**Required task:**
Print each of the entries exactly, leaving nothing out.

**Records to process:**
* * * * * * * * *

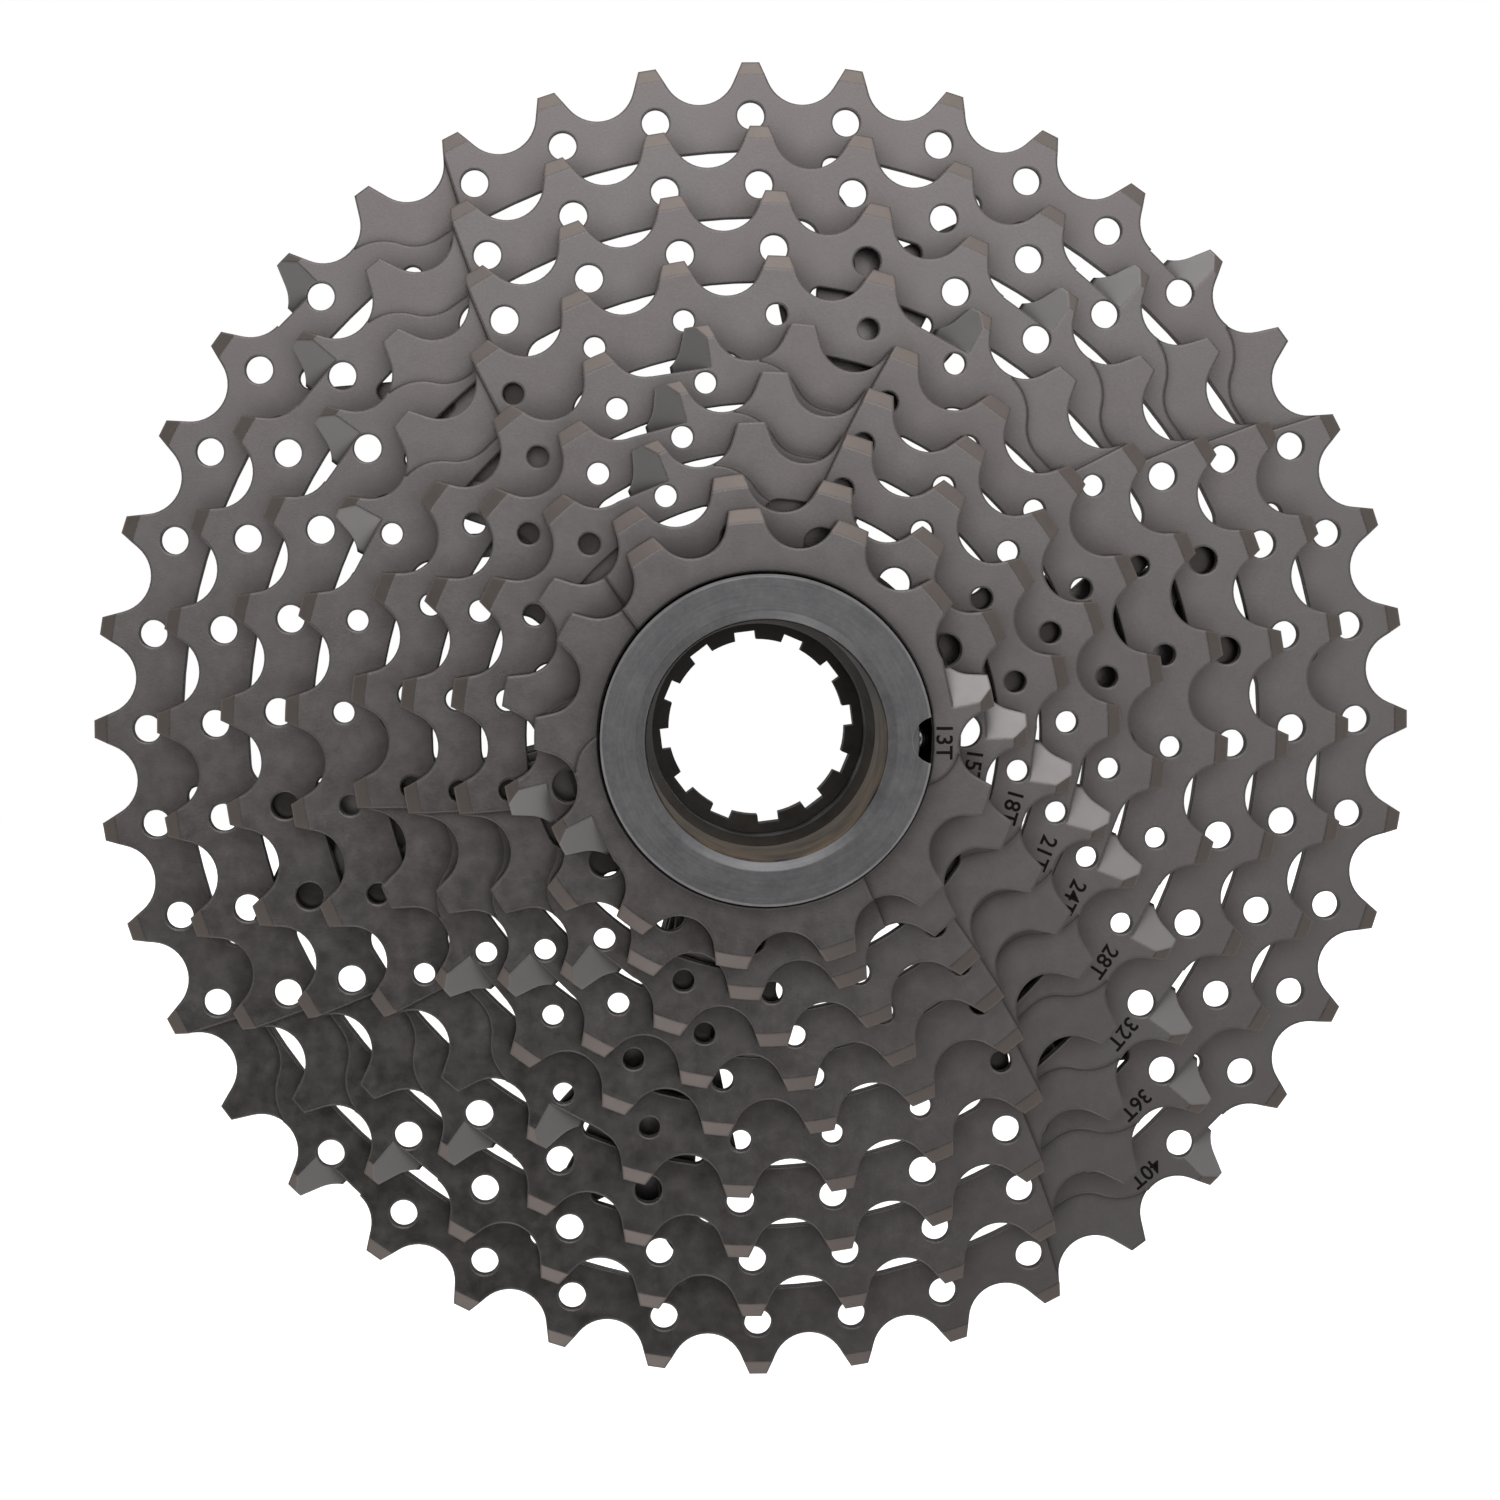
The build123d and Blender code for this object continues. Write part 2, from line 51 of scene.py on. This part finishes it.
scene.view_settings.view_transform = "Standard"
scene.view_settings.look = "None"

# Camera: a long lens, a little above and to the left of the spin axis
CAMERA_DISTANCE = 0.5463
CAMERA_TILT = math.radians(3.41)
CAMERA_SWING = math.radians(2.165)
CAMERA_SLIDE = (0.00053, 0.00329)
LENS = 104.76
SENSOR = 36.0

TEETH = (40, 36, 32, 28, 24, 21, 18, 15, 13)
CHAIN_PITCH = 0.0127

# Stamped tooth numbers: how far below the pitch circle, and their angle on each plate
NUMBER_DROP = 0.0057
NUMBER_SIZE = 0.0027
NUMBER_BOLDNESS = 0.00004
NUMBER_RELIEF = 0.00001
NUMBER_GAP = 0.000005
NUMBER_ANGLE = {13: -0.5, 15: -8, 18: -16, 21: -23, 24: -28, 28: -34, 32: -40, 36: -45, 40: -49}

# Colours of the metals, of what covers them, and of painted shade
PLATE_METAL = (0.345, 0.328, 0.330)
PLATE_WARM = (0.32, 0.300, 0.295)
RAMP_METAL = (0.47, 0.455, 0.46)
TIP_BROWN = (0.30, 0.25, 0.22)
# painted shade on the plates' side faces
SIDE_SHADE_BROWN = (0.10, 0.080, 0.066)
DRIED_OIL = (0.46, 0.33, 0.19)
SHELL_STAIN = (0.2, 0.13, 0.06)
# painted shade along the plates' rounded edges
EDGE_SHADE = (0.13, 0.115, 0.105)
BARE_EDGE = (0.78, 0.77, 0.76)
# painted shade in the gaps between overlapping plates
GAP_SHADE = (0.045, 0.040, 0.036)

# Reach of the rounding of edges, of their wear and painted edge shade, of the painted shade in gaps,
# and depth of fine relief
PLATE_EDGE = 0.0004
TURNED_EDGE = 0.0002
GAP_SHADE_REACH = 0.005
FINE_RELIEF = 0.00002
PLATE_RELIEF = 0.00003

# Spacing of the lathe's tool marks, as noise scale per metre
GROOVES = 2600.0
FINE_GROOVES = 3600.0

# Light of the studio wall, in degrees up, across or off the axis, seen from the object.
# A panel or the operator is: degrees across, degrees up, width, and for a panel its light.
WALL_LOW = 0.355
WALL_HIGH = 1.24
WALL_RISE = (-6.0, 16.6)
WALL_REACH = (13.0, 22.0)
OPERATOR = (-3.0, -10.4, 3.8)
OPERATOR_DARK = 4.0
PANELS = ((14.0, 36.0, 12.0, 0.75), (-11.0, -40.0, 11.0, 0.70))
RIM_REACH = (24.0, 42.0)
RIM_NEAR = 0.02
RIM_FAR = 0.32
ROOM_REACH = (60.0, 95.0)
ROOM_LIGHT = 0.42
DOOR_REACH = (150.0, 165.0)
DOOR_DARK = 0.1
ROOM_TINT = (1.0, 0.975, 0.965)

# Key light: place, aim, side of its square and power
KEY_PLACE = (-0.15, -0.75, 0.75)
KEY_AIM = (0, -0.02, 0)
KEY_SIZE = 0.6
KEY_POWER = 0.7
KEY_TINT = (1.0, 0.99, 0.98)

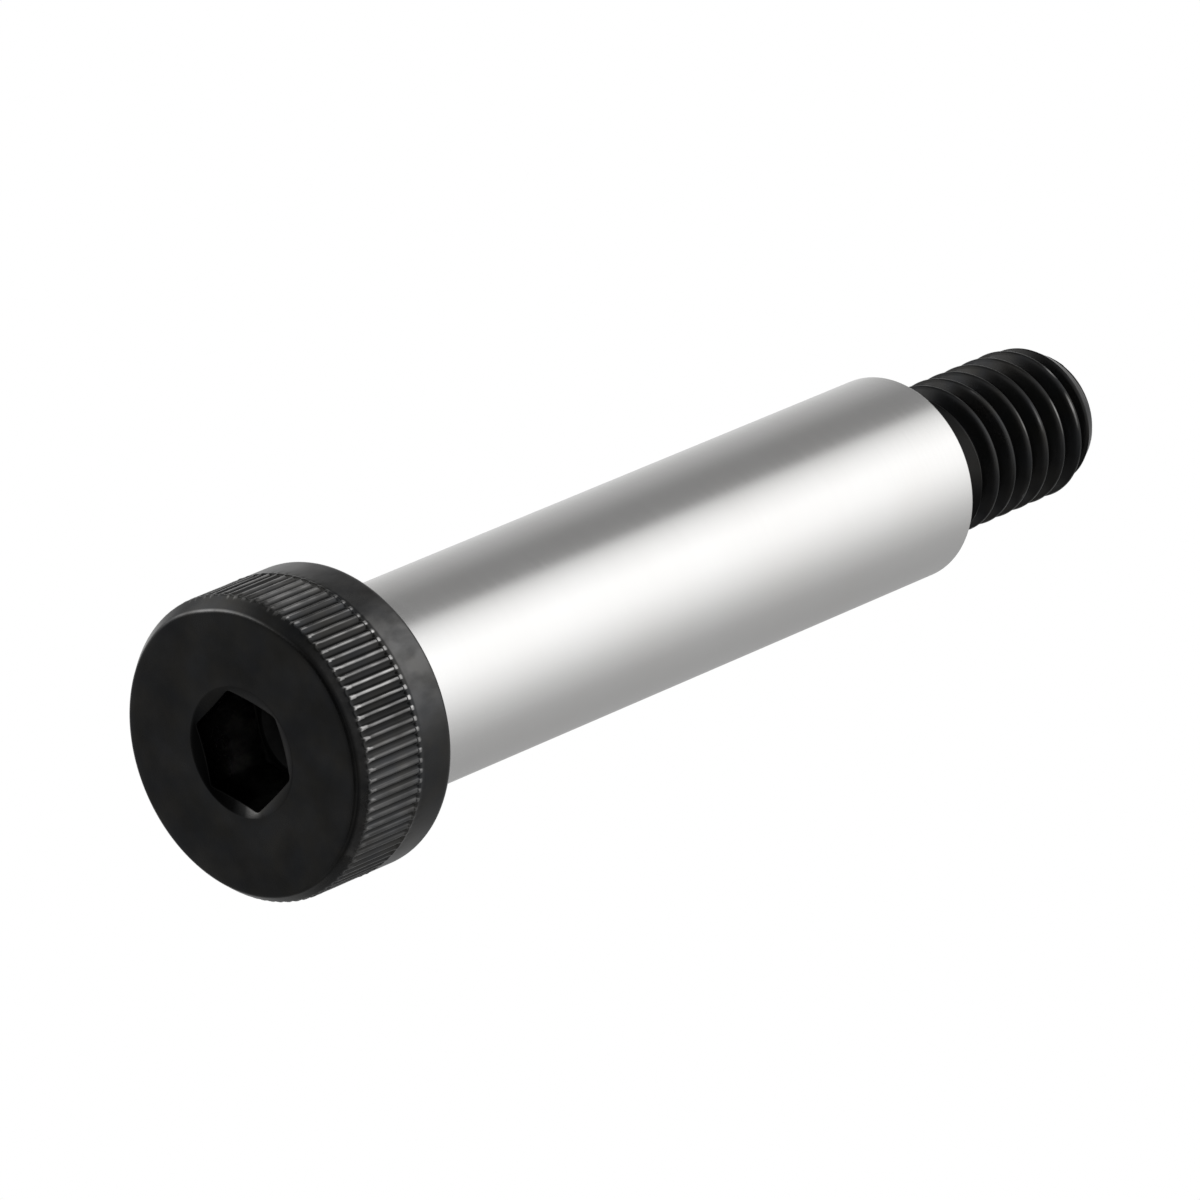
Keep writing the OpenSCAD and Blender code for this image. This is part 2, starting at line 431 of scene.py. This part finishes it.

* * * * * * * * *

**Correct output:**
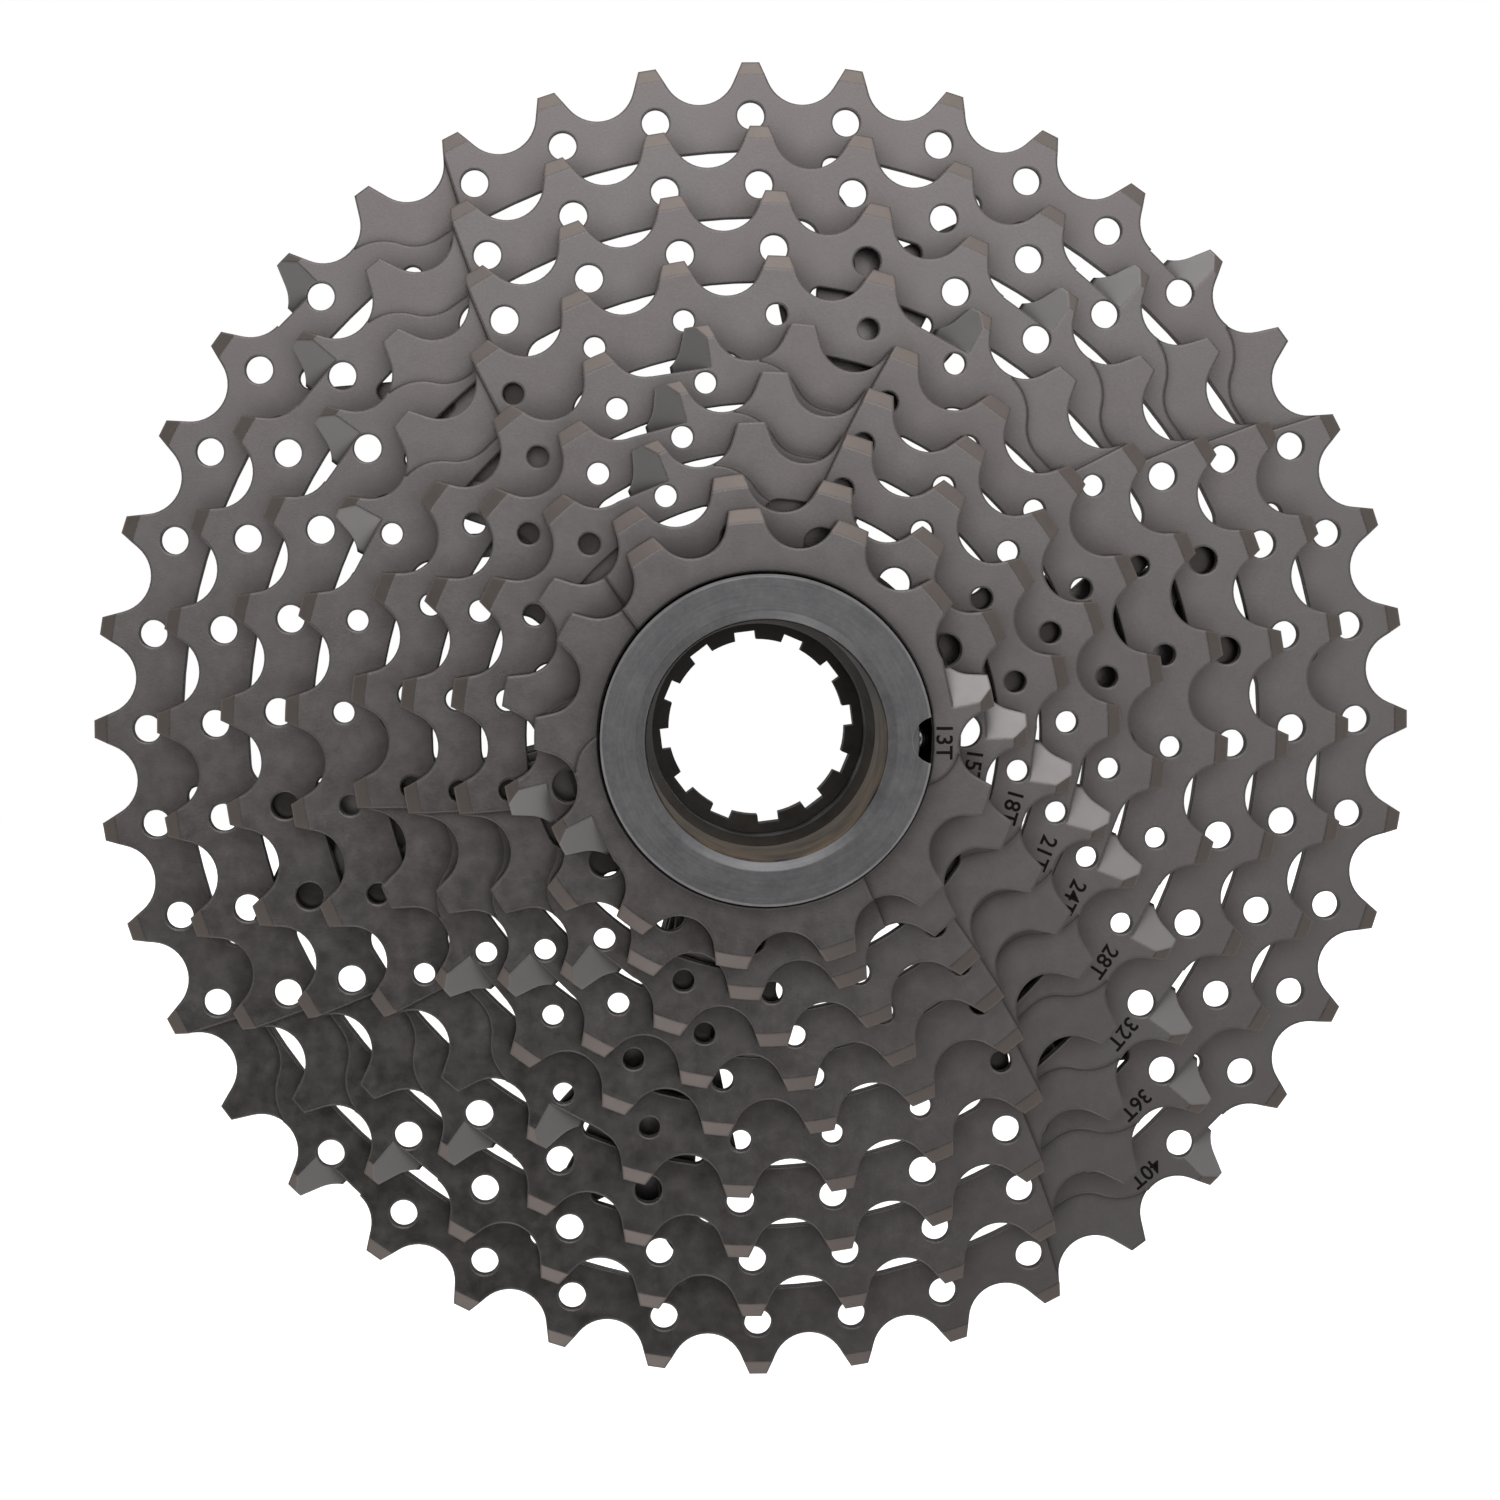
The build123d and Blender code for this object continues. Write part 2, from line 51 of scene.py on. This part finishes it.
scene.view_settings.view_transform = "Standard"
scene.view_settings.look = "None"

# Camera: a long lens, a little above and to the left of the spin axis
CAMERA_DISTANCE = 0.5463
CAMERA_TILT = math.radians(3.41)
CAMERA_SWING = math.radians(2.165)
CAMERA_SLIDE = (0.00053, 0.00329)
LENS = 104.76
SENSOR = 36.0

TEETH = (40, 36, 32, 28, 24, 21, 18, 15, 13)
CHAIN_PITCH = 0.0127

# Stamped tooth numbers: how far below the pitch circle, and their angle on each plate
NUMBER_DROP = 0.0057
NUMBER_SIZE = 0.0027
NUMBER_BOLDNESS = 0.00004
NUMBER_RELIEF = 0.00001
NUMBER_GAP = 0.000005
NUMBER_ANGLE = {13: -0.5, 15: -8, 18: -16, 21: -23, 24: -28, 28: -34, 32: -40, 36: -45, 40: -49}

# Colours of the metals, of what covers them, and of painted shade
PLATE_METAL = (0.345, 0.328, 0.330)
PLATE_WARM = (0.32, 0.300, 0.295)
RAMP_METAL = (0.47, 0.455, 0.46)
TIP_BROWN = (0.30, 0.25, 0.22)
# painted shade on the plates' side faces
SIDE_SHADE_BROWN = (0.10, 0.080, 0.066)
DRIED_OIL = (0.46, 0.33, 0.19)
SHELL_STAIN = (0.2, 0.13, 0.06)
# painted shade along the plates' rounded edges
EDGE_SHADE = (0.13, 0.115, 0.105)
BARE_EDGE = (0.78, 0.77, 0.76)
# painted shade in the gaps between overlapping plates
GAP_SHADE = (0.045, 0.040, 0.036)

# Reach of the rounding of edges, of their wear and painted edge shade, of the painted shade in gaps,
# and depth of fine relief
PLATE_EDGE = 0.0004
TURNED_EDGE = 0.0002
GAP_SHADE_REACH = 0.005
FINE_RELIEF = 0.00002
PLATE_RELIEF = 0.00003

# Spacing of the lathe's tool marks, as noise scale per metre
GROOVES = 2600.0
FINE_GROOVES = 3600.0

# Light of the studio wall, in degrees up, across or off the axis, seen from the object.
# A panel or the operator is: degrees across, degrees up, width, and for a panel its light.
WALL_LOW = 0.355
WALL_HIGH = 1.24
WALL_RISE = (-6.0, 16.6)
WALL_REACH = (13.0, 22.0)
OPERATOR = (-3.0, -10.4, 3.8)
OPERATOR_DARK = 4.0
PANELS = ((14.0, 36.0, 12.0, 0.75), (-11.0, -40.0, 11.0, 0.70))
RIM_REACH = (24.0, 42.0)
RIM_NEAR = 0.02
RIM_FAR = 0.32
ROOM_REACH = (60.0, 95.0)
ROOM_LIGHT = 0.42
DOOR_REACH = (150.0, 165.0)
DOOR_DARK = 0.1
ROOM_TINT = (1.0, 0.975, 0.965)

# Key light: place, aim, side of its square and power
KEY_PLACE = (-0.15, -0.75, 0.75)
KEY_AIM = (0, -0.02, 0)
KEY_SIZE = 0.6
KEY_POWER = 0.7
KEY_TINT = (1.0, 0.99, 0.98)

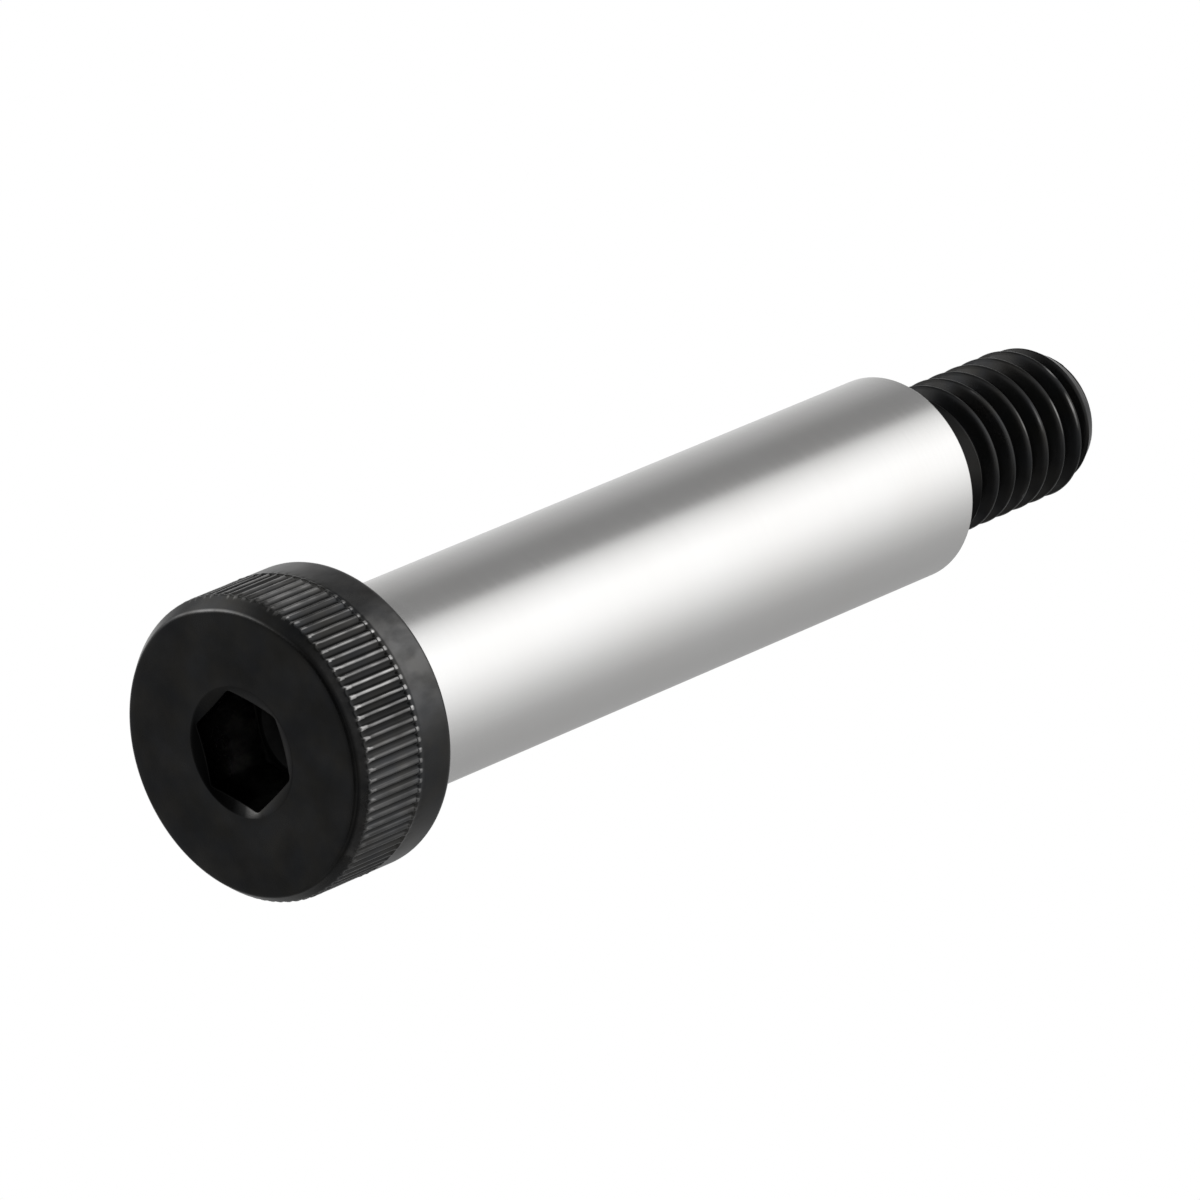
Keep writing the OpenSCAD and Blender code for this image. This is part 2, starting at line 431 of scene.py. This part finishes it.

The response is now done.